There are no external forces pushing or pulling at Griffin to do anything other than what he wants to do. And although the official offseason might be a little shorter than usual, David Griffin has had more time to prepare for it than he normally would. He has had since March to prepare for an NBA Draft that might not be held until November. In that same time, he has had opportunities to weigh the pros and cons of upcoming free agents – both on his roster and around the league, while also putting together a list of perspective Head Coaches to interview. Rarely, if ever, has a General Manager had this much time without worrying about day to day operations, to focus on how they will execute perhaps the most important offseason of their career.

In Cleveland, he simply tinkered with adding and subtracting role players after Lebron came aboard. His one coaching search came when he thought he was going to have a completely different roster and timeline than he found himself having just a month later. Make no mistake, this will be the offseason that could determine how David Griffin is viewed a decade from now. It might be his only chance to hire a Head Coach for the New Orleans Pelicans, and the moves he makes here could determine whether Zion is a lifelong Pelican legend who helped bring the city its first NBA title or he becomes the third transcendent player to exit the city unceremoniously.

Griffin has said that he wants to build something sustainable, while also claiming that this team needs to have an identity that lets opponents know they are in for a battle every time they step on the court with the Pelicans. That should tell everyone paying attention that the Pelicans will not be tanking this upcoming year, even though some could argue it wouldn’t be the worst idea in an ultra competitive West.

He could, however, look to embrace the youth movement while adding veterans in lesser roles. Most young teams with stars as young as the Pelicans don’t also have a former All-Star guard in his prime taking nearly 17 shots per game or a soon to be 36 year old sharpshooter with a 20+ usage percentage. Usually, when a team has young stars, they surround them with veteran role players who play off the young guys, allowing them to make the mistakes that are a natural part of the maturing process.

In Dallas, Luka’s usage nearly doubles any rotation player not named Porzingis. Tim Hardaway gets about 12 shots a game, but no other regular rotation player cracks double digits. In Memphis, the Grizzlies got savvy vets to help stabilize the locker room, but Jae Crowder and Jonas Valanciunas were a distant 4th and 5th in FGA’s, while Solomon Hill did all the dirty work and only shot when absolutely necessary.

Looking further back, the 2016-18 Milwaukee Bucks had a young up and coming phoenom, a #2 overall pick who showed flashes, and a guy who was becoming a fringe All Star (sound familiar?). While they only went 80-84 over those two seasons, the lessons that young core learned, helped propel them to the number one seed just a few years later.

Or Griffin could go the other way. If he believes his young guys are advanced beyond their age, he could push his chips into the middle the same way the Celtics did when they went after Kyrie Irving and Gordon Hayward in prior seasons, or even Kemba Walker this past season.
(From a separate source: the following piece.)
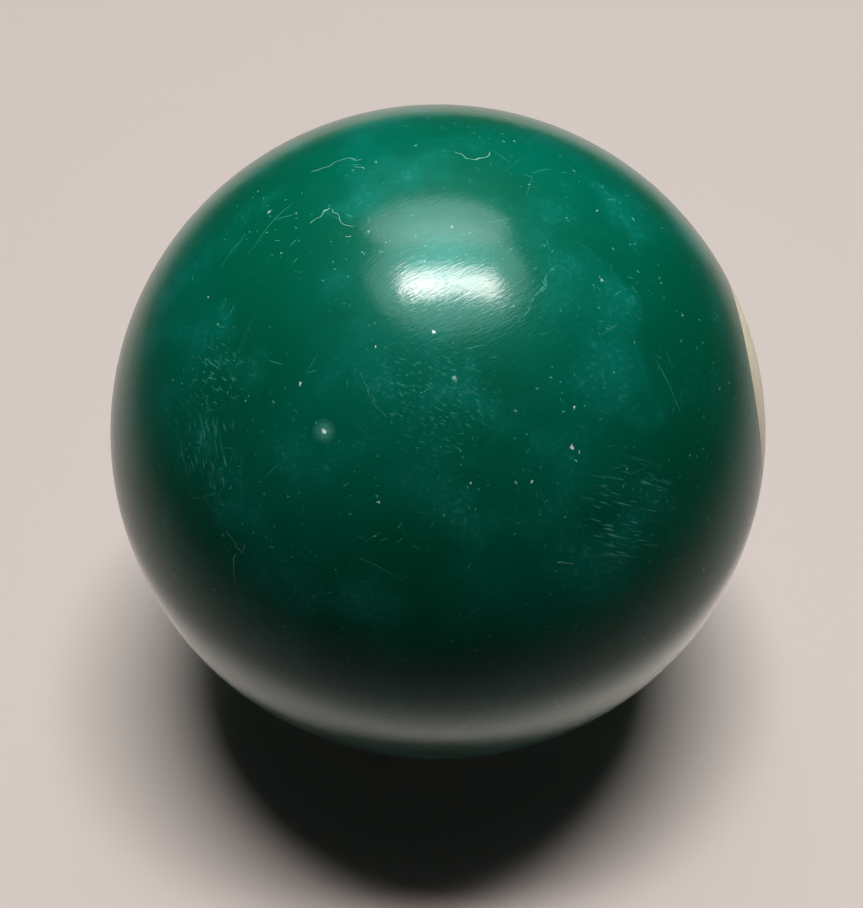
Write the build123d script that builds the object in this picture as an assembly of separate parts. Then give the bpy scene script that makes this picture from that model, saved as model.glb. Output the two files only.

The Spurs also built a dynasty choosing that path, as many forget that they had opportunities to trade David Robinson after drafting Tim Duncan. They could have acquired some young pieces and went for a slower build with Duncan, but instead kept The Admiral (who like Jrue, was in his early 30’s) and even went after veterans like Mario Elie in free agency and traded a first round pick to get Steve Kerr prior to Duncan’s second season – moves that helped them win a title.

There is an argument to be made for both paths. Slowing down the timeline can help the Pelicans gain more assets for a future trade while also giving their young stars the experience of having more offensive weight on their shoulders. Adding more veteran talent and speeding up the initial timeline could also benefit the young stars by putting them in more games with consequence while building a culture in which winning is the expectation.

Last year, Griffin toed the line and tried to have both – and you can argue the team achieved neither. But, with Gentry essentially forced upon him and a young roster and front office that were in desperate need of being evaluated, it is easy to see why Griffin could not have a clear vision that was possible for him to execute. But there are no such excuses this offseason. He has had time to evaluate, he has flexibility and a roster that could entice almost any coach he could possibly want. And most importantly, he has no external factors pushing him in one direction or another. This is once and for all David Griffin’s time to showcase who he is and what he believes in.

And how it plays out will become his legacy.